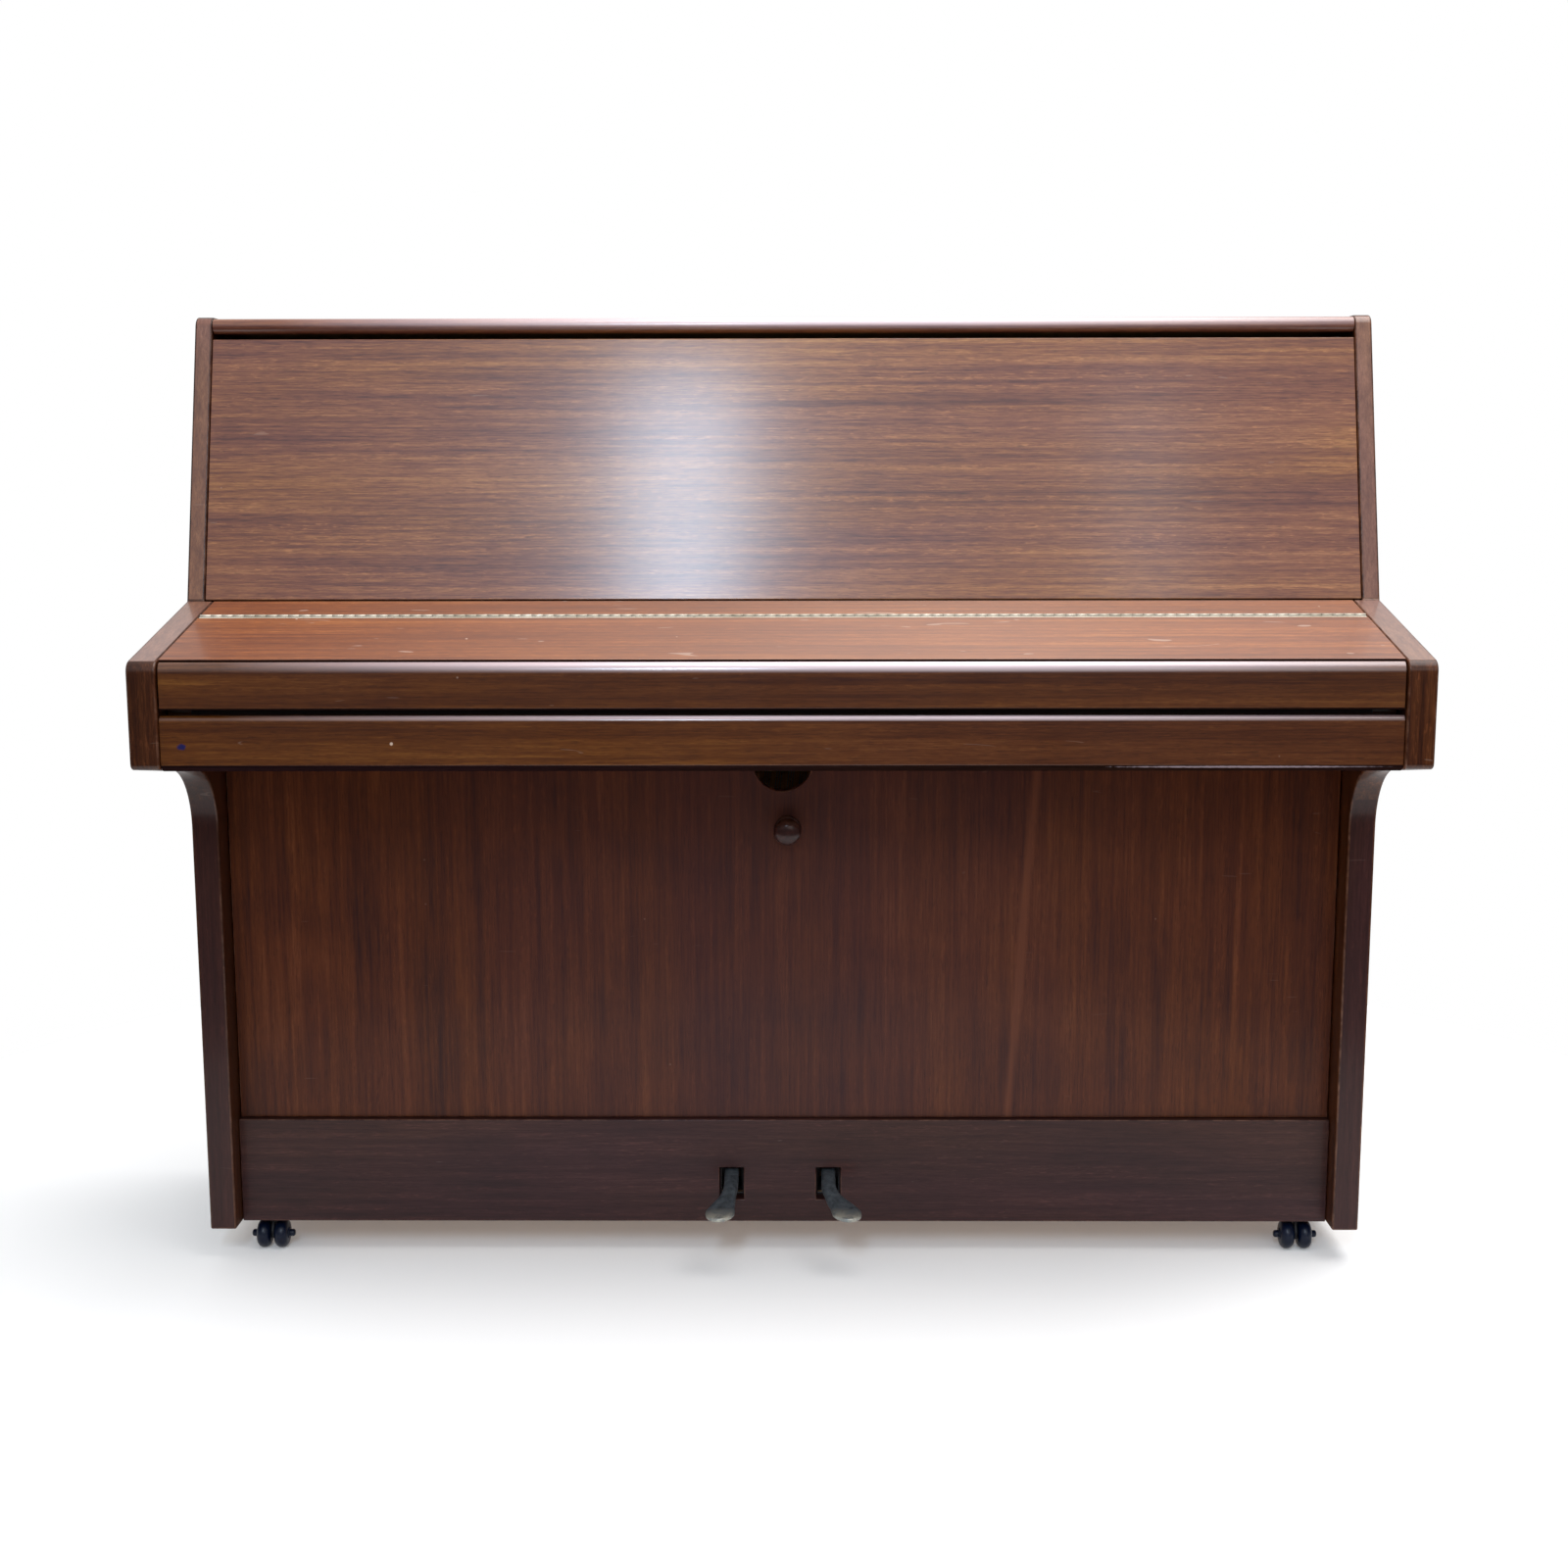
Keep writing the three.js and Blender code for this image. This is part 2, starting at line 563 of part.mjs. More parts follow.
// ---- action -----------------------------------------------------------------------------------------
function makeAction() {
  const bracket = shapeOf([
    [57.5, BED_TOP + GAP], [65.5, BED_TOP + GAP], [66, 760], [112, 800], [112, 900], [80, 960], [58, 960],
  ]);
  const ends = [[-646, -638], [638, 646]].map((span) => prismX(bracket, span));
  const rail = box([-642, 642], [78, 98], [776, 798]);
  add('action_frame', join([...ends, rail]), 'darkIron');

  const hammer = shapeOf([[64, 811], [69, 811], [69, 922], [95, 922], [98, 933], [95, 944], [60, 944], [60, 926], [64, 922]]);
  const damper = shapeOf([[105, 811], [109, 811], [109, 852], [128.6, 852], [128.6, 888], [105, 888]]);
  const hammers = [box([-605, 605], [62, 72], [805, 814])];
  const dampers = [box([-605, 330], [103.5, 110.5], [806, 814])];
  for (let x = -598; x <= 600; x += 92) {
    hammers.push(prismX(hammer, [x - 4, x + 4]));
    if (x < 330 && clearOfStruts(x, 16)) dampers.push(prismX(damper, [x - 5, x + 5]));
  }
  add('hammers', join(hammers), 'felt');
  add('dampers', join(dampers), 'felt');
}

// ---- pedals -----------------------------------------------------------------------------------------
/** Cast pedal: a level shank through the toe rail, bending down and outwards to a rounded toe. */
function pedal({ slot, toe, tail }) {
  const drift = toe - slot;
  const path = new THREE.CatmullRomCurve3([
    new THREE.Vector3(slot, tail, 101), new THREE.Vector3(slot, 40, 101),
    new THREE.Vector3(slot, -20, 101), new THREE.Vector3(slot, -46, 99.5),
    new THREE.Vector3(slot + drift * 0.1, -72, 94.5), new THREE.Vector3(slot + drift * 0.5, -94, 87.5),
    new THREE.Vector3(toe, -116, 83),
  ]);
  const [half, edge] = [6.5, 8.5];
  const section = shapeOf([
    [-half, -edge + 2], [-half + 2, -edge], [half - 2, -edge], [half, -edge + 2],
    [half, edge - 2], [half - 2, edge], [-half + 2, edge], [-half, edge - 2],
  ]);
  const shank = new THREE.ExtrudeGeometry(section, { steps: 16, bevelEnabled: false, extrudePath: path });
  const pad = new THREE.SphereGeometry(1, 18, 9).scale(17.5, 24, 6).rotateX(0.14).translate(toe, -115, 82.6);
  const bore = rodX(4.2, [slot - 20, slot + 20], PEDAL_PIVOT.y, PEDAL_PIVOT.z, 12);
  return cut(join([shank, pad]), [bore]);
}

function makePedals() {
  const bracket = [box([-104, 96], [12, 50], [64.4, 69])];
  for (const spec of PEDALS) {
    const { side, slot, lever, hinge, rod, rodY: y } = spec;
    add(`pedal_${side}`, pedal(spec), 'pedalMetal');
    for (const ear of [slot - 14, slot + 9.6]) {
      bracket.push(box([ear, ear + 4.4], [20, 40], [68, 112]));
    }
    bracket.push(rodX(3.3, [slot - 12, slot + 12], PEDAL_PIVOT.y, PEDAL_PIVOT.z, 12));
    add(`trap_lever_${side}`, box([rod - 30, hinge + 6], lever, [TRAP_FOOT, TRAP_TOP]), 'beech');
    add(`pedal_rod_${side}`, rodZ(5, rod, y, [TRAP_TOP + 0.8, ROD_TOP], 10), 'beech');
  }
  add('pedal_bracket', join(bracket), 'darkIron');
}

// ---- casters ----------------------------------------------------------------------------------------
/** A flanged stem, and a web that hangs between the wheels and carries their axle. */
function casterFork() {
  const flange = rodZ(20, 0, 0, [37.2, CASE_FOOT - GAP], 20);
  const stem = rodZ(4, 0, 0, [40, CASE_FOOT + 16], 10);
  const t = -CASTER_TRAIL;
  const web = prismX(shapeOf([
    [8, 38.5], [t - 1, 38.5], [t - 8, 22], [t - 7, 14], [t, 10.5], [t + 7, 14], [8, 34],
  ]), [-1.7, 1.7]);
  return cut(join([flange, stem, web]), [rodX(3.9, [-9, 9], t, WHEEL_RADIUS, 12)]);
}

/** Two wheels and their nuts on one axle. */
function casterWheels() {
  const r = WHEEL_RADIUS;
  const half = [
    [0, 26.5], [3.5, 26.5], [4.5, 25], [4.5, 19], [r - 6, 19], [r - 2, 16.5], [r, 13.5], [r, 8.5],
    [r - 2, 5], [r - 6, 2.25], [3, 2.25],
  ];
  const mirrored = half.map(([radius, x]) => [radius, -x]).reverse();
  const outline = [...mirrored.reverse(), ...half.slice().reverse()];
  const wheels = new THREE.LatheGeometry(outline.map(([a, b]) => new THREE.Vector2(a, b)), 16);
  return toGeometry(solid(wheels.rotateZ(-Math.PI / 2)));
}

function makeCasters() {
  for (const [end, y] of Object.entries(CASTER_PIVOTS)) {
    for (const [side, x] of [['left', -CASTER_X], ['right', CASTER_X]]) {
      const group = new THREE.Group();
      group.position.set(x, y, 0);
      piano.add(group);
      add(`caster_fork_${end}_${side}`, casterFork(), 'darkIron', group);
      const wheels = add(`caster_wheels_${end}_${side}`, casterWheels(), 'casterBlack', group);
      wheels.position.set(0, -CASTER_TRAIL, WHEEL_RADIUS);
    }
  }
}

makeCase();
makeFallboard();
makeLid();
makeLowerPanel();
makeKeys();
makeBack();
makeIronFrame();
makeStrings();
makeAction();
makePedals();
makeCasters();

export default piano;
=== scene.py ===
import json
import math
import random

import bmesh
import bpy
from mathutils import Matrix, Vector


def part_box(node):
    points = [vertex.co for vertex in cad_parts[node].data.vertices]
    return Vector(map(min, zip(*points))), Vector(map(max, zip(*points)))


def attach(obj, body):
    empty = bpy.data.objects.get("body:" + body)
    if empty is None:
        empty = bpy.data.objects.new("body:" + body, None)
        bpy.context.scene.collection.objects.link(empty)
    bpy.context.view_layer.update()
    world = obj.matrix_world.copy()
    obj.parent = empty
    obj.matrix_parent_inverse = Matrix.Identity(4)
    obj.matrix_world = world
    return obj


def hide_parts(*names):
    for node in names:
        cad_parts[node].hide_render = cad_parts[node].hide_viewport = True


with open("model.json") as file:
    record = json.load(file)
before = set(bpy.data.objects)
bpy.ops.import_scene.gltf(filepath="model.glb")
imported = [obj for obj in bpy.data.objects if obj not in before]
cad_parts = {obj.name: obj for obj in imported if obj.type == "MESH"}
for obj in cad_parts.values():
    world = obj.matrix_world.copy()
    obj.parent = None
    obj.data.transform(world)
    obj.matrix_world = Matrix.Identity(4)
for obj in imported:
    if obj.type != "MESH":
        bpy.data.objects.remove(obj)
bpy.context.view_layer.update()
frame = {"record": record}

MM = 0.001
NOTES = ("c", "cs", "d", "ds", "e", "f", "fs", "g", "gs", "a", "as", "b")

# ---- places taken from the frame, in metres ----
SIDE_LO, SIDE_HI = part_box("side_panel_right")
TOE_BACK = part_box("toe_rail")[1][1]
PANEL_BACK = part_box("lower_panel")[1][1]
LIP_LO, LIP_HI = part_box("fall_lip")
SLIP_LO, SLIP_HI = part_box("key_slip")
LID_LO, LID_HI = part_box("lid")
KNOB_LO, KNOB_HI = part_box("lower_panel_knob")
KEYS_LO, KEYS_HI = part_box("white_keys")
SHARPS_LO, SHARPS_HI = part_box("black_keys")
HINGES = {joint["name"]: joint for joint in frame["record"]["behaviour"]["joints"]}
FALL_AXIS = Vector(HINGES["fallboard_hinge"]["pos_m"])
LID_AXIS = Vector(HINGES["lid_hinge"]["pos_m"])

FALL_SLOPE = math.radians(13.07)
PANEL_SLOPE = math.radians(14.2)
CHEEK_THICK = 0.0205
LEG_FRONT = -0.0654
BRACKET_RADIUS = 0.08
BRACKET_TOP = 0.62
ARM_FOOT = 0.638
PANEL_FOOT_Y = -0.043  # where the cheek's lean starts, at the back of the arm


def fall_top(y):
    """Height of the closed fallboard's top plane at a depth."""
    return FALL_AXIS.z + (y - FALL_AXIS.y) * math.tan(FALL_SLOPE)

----

■ **JOB**: Retype the portion of the data above that starts on the line with "bpy.data.objects.remove(obj)" and finishes on the line with "PANEL_FOOT_Y = -0.043", including both of those lines.

■ **FINAL ANSWER**:
        bpy.data.objects.remove(obj)
bpy.context.view_layer.update()
frame = {"record": record}

MM = 0.001
NOTES = ("c", "cs", "d", "ds", "e", "f", "fs", "g", "gs", "a", "as", "b")

# ---- places taken from the frame, in metres ----
SIDE_LO, SIDE_HI = part_box("side_panel_right")
TOE_BACK = part_box("toe_rail")[1][1]
PANEL_BACK = part_box("lower_panel")[1][1]
LIP_LO, LIP_HI = part_box("fall_lip")
SLIP_LO, SLIP_HI = part_box("key_slip")
LID_LO, LID_HI = part_box("lid")
KNOB_LO, KNOB_HI = part_box("lower_panel_knob")
KEYS_LO, KEYS_HI = part_box("white_keys")
SHARPS_LO, SHARPS_HI = part_box("black_keys")
HINGES = {joint["name"]: joint for joint in frame["record"]["behaviour"]["joints"]}
FALL_AXIS = Vector(HINGES["fallboard_hinge"]["pos_m"])
LID_AXIS = Vector(HINGES["lid_hinge"]["pos_m"])

FALL_SLOPE = math.radians(13.07)
PANEL_SLOPE = math.radians(14.2)
CHEEK_THICK = 0.0205
LEG_FRONT = -0.0654
BRACKET_RADIUS = 0.08
BRACKET_TOP = 0.62
ARM_FOOT = 0.638
PANEL_FOOT_Y = -0.043  # where the cheek's lean starts, at the back of the arm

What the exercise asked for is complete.